**WORK TO BE COMPLETED:**
Transcribe only the lines from the line with "neck_cover();" through the line with "bpy.context.view_layer.update()", exactly, counting both of those lines as part of the stretch.

Extracted records:
* * * * * * * * *
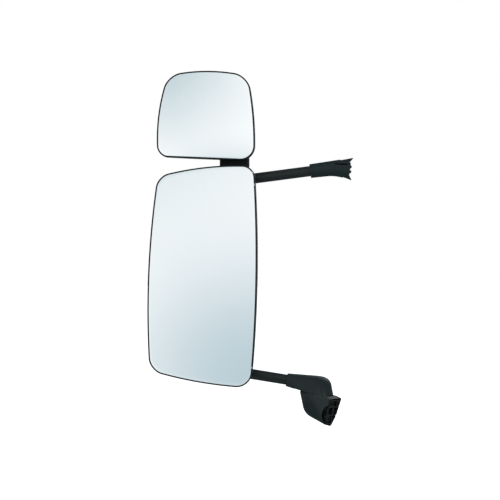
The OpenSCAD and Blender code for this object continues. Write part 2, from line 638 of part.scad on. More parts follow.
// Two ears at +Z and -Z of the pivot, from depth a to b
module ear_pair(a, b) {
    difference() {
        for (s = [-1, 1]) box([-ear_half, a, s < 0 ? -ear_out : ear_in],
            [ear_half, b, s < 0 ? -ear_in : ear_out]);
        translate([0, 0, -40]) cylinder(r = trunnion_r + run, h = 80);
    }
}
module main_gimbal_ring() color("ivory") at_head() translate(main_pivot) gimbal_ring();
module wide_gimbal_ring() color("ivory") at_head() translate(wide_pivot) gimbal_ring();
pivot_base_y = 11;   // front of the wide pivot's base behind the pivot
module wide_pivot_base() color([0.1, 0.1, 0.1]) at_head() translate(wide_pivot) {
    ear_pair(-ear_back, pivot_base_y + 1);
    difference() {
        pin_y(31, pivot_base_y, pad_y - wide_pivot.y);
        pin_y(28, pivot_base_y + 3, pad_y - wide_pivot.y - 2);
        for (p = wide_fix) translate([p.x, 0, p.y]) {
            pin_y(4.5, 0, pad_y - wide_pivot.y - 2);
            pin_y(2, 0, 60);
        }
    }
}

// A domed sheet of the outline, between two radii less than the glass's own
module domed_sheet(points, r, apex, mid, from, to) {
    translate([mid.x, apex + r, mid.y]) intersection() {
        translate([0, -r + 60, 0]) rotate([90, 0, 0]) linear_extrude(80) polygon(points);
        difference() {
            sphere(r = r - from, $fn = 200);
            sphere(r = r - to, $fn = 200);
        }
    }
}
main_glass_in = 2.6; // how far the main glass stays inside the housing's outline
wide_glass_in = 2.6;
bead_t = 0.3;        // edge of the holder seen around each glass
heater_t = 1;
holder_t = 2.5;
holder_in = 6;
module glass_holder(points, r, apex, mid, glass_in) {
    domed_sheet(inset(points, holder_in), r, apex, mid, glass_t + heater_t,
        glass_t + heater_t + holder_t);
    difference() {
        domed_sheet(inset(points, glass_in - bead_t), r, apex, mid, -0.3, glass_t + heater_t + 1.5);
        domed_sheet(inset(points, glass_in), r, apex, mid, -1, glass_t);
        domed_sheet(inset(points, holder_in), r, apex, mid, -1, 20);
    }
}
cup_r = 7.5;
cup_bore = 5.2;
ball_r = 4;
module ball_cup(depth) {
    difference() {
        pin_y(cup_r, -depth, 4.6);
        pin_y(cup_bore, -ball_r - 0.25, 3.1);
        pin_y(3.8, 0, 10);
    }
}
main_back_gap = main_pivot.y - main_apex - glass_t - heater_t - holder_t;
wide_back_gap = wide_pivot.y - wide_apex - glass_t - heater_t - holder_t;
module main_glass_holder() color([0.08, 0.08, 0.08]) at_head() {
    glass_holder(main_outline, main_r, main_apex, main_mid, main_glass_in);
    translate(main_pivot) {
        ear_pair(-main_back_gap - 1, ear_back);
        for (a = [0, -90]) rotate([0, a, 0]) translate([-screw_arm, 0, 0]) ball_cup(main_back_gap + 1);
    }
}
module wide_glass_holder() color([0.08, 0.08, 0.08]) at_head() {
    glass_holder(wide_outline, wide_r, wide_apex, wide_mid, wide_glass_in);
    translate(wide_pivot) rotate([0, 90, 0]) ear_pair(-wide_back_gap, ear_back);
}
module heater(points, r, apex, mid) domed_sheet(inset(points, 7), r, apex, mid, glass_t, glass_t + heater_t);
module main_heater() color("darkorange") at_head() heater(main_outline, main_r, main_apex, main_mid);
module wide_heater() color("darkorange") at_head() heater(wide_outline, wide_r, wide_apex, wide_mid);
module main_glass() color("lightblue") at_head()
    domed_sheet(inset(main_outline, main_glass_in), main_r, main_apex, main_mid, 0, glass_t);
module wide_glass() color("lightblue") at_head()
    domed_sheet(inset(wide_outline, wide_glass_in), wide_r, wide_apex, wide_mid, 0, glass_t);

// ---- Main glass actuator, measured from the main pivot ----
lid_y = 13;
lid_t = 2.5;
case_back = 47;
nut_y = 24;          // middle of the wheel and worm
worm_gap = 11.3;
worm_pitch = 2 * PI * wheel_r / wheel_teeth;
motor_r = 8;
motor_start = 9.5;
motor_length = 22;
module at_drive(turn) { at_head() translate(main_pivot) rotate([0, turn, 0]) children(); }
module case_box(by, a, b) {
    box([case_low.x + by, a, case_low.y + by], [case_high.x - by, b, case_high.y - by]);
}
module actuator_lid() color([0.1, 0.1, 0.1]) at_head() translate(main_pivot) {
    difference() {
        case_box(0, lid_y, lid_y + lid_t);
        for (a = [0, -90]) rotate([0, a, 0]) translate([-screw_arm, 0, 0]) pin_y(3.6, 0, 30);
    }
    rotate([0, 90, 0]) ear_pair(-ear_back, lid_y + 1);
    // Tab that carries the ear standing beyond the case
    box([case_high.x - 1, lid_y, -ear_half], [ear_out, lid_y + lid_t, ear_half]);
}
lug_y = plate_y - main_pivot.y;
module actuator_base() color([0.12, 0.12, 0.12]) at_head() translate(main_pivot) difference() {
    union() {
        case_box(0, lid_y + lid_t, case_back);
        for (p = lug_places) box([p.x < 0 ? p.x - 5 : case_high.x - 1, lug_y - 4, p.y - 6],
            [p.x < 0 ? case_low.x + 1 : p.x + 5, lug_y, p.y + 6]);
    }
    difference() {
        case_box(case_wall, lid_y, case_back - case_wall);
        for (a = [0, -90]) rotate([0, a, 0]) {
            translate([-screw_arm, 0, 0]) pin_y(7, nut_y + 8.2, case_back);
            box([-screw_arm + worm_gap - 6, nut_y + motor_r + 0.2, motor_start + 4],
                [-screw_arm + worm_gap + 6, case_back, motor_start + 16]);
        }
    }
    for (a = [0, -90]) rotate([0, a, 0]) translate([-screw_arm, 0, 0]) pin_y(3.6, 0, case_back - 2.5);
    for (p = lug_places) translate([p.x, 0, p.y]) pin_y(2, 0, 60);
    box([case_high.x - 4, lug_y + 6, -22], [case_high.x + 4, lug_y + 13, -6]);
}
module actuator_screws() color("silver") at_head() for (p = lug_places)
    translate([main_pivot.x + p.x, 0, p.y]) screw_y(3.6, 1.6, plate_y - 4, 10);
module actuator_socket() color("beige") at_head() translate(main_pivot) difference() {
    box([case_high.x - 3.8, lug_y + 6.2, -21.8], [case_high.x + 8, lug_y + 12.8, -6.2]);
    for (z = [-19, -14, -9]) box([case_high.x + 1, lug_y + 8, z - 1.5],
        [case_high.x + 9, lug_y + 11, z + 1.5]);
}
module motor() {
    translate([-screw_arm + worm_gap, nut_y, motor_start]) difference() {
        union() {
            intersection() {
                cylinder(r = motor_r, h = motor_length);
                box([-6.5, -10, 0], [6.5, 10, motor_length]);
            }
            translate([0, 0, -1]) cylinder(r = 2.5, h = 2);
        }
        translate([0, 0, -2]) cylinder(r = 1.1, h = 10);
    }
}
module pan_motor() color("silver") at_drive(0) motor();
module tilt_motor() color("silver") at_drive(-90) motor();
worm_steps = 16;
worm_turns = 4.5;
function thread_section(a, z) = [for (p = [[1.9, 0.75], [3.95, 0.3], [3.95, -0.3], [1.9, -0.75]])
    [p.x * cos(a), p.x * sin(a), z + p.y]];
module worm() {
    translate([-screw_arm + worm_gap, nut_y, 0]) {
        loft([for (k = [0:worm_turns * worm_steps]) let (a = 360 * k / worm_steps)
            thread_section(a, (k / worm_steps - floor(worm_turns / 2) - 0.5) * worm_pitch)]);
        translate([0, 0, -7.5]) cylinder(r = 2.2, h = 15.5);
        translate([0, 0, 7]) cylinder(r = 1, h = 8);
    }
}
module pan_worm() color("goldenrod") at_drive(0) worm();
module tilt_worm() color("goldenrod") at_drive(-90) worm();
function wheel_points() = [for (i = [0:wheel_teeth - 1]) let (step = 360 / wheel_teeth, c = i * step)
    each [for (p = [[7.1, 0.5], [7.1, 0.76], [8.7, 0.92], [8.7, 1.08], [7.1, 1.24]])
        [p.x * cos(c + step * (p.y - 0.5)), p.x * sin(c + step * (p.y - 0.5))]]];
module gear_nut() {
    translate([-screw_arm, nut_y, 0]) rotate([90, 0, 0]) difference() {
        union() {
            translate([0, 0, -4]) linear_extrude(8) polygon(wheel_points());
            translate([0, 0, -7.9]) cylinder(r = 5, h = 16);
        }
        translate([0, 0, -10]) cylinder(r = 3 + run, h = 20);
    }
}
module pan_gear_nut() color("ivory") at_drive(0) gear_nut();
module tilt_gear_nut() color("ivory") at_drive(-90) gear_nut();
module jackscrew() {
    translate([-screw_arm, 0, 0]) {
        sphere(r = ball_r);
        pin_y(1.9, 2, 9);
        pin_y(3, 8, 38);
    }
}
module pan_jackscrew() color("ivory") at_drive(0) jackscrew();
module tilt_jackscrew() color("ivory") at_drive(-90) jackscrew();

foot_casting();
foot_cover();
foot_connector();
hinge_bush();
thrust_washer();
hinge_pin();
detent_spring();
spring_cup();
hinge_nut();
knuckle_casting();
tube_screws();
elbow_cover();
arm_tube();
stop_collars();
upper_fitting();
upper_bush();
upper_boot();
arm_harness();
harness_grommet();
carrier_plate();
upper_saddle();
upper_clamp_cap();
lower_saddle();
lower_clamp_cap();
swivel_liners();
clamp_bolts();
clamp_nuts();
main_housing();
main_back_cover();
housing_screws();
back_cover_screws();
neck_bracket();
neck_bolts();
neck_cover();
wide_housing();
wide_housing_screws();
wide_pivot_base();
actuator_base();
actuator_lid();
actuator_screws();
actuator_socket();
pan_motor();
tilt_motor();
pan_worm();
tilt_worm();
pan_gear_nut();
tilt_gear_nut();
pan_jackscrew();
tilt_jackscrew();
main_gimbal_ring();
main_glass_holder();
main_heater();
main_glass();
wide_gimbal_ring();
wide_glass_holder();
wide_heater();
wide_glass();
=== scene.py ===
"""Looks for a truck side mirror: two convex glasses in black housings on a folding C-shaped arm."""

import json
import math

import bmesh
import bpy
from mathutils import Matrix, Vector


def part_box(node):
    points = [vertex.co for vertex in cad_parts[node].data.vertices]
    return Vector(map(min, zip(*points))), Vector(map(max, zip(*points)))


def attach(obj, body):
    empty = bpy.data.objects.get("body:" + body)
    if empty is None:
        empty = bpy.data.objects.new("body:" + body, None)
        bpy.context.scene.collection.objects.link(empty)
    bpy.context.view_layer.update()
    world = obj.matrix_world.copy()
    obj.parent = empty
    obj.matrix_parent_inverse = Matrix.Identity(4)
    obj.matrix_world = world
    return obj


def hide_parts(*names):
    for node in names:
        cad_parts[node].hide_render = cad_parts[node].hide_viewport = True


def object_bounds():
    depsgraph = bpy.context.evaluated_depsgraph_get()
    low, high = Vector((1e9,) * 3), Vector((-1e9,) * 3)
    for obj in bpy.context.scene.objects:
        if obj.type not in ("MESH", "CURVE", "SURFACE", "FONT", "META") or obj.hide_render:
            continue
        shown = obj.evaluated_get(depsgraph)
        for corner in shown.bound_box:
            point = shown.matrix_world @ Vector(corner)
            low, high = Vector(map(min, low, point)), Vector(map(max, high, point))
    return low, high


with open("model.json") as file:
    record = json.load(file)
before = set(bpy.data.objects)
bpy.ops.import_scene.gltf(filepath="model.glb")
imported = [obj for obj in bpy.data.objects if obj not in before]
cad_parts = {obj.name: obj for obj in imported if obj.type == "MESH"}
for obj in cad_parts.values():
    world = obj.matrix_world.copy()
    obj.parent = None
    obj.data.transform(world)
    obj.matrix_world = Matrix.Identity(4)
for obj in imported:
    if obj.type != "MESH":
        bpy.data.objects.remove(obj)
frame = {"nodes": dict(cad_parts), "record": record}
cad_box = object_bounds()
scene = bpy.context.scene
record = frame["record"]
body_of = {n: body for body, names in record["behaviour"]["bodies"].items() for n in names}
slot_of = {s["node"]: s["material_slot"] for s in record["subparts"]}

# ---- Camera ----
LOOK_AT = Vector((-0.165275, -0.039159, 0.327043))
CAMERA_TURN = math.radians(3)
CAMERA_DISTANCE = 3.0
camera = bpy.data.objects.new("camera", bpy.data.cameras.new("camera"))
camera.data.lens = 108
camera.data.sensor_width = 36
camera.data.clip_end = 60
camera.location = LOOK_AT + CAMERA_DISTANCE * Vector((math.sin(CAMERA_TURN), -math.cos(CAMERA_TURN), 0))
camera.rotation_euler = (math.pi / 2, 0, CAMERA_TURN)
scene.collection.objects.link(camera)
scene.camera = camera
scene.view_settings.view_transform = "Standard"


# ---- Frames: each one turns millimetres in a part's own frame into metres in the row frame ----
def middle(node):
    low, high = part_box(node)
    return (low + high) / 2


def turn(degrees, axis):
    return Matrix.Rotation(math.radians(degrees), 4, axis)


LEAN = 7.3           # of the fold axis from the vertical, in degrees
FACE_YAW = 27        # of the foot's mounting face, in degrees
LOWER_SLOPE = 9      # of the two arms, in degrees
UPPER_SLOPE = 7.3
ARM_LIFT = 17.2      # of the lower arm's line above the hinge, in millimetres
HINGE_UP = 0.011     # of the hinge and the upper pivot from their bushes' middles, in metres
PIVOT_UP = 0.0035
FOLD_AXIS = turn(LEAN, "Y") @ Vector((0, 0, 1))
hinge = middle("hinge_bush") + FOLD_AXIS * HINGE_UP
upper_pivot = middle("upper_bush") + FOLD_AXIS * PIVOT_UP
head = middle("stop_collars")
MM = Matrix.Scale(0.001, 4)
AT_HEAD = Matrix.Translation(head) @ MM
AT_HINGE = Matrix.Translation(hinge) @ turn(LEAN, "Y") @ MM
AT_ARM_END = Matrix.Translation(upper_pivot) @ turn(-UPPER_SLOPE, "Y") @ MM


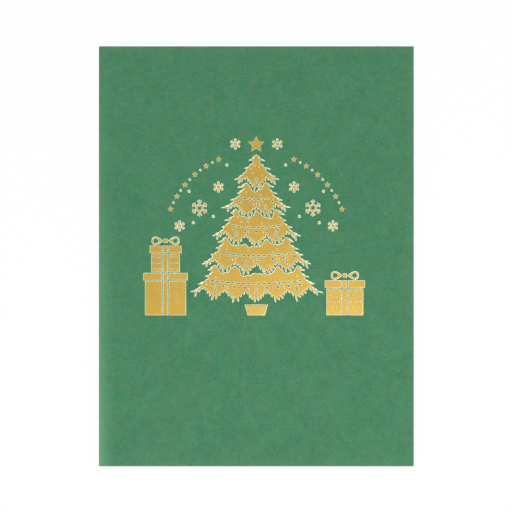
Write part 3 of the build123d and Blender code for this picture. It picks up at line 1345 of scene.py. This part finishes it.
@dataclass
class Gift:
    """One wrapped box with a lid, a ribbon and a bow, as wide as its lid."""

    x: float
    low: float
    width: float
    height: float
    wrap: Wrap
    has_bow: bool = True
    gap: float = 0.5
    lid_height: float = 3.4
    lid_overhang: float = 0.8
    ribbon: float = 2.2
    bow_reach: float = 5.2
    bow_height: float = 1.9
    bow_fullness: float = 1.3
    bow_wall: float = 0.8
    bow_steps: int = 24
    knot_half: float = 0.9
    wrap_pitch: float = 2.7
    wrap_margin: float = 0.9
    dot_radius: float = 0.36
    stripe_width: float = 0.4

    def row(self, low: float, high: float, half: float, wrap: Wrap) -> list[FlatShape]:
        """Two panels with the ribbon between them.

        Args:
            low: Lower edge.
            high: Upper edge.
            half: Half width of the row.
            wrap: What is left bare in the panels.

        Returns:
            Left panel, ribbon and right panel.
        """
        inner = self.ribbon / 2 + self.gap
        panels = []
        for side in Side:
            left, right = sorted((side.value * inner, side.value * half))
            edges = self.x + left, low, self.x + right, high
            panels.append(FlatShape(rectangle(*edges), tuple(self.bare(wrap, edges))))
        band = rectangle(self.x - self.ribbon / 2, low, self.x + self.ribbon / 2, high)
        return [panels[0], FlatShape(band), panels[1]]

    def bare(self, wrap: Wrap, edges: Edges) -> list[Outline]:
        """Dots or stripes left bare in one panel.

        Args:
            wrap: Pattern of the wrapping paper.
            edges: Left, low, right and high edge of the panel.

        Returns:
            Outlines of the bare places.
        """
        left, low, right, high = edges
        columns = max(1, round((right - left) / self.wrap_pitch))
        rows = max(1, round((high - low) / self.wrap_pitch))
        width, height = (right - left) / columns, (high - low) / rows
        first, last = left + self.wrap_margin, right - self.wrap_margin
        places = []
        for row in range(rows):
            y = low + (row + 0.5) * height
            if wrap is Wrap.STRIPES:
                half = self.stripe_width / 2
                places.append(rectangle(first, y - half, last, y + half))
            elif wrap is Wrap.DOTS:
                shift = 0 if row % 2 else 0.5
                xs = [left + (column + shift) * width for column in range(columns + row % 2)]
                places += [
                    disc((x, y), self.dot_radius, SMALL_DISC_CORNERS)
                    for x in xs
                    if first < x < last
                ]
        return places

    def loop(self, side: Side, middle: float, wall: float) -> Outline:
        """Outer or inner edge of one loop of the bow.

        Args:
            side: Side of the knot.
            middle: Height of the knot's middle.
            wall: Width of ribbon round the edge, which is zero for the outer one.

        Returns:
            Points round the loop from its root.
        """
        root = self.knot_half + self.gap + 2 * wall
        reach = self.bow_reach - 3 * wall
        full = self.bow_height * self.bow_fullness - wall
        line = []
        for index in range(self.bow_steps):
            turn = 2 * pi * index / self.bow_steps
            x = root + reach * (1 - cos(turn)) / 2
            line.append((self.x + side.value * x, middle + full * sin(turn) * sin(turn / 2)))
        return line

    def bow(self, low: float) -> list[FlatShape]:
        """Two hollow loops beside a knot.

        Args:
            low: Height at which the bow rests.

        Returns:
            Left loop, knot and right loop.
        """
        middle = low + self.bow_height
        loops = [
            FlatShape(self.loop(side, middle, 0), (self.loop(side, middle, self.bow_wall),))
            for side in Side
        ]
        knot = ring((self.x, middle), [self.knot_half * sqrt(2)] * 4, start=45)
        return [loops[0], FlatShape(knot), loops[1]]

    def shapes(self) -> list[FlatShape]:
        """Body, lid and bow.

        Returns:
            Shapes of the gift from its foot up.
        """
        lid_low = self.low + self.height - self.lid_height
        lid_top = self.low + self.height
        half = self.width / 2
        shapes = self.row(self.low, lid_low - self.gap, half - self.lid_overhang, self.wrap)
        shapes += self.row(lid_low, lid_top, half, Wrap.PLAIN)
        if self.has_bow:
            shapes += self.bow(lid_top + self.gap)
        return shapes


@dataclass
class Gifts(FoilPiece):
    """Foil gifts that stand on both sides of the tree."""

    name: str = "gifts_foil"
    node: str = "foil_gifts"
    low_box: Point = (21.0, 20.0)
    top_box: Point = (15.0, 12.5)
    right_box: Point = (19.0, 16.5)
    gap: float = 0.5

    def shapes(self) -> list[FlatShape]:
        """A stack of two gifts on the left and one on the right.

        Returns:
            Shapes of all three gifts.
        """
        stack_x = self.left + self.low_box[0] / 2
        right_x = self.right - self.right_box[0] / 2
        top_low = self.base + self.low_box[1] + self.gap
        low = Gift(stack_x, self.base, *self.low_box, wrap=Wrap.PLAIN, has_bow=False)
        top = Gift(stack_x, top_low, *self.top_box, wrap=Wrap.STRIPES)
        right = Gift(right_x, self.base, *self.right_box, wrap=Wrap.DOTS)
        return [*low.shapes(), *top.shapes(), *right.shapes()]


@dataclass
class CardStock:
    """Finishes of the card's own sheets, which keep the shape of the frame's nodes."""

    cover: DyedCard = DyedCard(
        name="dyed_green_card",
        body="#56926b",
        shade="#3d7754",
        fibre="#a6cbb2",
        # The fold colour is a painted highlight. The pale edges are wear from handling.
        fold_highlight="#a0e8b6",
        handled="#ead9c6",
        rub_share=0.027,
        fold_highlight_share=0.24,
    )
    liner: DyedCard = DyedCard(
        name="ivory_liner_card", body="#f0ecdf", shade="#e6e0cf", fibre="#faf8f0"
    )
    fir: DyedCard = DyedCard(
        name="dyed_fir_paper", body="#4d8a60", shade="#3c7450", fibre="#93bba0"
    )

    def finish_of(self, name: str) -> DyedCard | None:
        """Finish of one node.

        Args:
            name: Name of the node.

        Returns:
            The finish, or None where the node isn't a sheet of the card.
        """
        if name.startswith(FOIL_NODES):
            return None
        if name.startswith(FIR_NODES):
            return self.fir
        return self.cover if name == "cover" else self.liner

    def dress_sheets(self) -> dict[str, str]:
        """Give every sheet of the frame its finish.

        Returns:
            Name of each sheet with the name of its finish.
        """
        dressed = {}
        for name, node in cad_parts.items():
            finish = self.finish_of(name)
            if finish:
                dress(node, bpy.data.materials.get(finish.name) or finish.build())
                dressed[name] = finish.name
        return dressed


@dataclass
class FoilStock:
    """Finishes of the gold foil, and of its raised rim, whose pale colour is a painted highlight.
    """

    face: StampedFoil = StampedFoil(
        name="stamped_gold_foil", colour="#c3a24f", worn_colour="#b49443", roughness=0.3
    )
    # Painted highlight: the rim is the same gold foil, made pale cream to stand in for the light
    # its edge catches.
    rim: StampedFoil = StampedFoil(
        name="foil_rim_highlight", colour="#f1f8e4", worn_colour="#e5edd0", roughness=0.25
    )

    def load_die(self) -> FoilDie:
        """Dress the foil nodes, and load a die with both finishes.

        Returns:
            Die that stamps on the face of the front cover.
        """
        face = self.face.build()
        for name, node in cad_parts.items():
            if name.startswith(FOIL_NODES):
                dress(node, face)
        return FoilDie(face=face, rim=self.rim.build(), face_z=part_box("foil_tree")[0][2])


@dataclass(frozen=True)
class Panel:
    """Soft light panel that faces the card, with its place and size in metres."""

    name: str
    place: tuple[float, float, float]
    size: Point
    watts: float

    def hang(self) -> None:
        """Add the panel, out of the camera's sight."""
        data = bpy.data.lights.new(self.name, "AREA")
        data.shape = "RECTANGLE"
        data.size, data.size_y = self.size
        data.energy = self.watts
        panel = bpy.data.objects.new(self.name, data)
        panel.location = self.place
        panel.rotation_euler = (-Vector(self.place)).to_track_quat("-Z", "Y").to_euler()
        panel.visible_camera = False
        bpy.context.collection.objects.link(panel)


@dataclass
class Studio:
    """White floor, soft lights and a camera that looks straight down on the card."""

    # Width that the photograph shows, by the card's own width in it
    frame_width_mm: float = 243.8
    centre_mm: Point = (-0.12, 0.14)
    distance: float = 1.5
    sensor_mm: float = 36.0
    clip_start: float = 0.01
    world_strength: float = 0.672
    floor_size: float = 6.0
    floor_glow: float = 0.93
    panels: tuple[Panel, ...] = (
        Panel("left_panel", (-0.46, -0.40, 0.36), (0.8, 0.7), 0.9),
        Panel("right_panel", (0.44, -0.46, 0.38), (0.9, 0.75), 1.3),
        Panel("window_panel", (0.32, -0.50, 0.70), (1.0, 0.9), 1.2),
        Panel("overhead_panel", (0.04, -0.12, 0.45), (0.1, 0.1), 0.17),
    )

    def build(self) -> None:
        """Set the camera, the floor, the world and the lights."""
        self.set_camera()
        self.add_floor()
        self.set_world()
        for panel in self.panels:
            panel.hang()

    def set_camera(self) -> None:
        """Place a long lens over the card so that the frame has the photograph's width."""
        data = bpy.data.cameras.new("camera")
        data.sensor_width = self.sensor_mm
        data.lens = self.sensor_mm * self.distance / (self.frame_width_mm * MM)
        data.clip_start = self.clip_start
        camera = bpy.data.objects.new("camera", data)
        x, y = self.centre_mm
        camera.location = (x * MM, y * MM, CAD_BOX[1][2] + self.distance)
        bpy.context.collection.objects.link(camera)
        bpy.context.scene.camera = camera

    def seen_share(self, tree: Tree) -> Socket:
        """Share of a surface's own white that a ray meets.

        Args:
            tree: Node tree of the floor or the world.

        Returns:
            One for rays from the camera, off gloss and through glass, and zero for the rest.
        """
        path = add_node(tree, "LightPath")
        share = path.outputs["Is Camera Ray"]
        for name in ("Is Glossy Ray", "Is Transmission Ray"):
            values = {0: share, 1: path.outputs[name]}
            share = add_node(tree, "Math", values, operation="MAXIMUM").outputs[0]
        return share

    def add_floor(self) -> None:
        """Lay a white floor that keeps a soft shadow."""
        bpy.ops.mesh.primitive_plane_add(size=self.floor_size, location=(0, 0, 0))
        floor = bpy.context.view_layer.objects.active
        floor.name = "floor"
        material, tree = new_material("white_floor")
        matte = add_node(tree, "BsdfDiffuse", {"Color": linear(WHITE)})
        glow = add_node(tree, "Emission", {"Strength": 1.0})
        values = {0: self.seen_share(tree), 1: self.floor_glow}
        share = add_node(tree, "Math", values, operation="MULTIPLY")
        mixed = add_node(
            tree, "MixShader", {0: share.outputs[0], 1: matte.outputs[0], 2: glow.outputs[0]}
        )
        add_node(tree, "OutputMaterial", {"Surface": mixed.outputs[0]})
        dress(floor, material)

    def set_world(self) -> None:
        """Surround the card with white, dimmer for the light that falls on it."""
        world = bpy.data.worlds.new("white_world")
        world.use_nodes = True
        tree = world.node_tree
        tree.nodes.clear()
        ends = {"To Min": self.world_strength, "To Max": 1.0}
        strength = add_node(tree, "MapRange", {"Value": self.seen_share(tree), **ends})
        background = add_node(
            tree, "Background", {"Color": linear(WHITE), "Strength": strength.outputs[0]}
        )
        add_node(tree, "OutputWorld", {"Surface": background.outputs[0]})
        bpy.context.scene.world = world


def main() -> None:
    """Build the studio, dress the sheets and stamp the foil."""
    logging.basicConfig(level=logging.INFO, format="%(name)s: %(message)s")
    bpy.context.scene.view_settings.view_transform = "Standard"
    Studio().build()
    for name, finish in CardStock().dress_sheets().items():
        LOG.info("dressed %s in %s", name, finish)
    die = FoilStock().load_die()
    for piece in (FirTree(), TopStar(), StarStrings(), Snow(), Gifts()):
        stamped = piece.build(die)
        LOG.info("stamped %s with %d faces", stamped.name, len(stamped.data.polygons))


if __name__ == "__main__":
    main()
* * * * * * * * *
**OUTPUT FOR THIS EXERCISE:**
neck_cover();
wide_housing();
wide_housing_screws();
wide_pivot_base();
actuator_base();
actuator_lid();
actuator_screws();
actuator_socket();
pan_motor();
tilt_motor();
pan_worm();
tilt_worm();
pan_gear_nut();
tilt_gear_nut();
pan_jackscrew();
tilt_jackscrew();
main_gimbal_ring();
main_glass_holder();
main_heater();
main_glass();
wide_gimbal_ring();
wide_glass_holder();
wide_heater();
wide_glass();
=== scene.py ===
"""Looks for a truck side mirror: two convex glasses in black housings on a folding C-shaped arm."""

import json
import math

import bmesh
import bpy
from mathutils import Matrix, Vector


def part_box(node):
    points = [vertex.co for vertex in cad_parts[node].data.vertices]
    return Vector(map(min, zip(*points))), Vector(map(max, zip(*points)))


def attach(obj, body):
    empty = bpy.data.objects.get("body:" + body)
    if empty is None:
        empty = bpy.data.objects.new("body:" + body, None)
        bpy.context.scene.collection.objects.link(empty)
    bpy.context.view_layer.update()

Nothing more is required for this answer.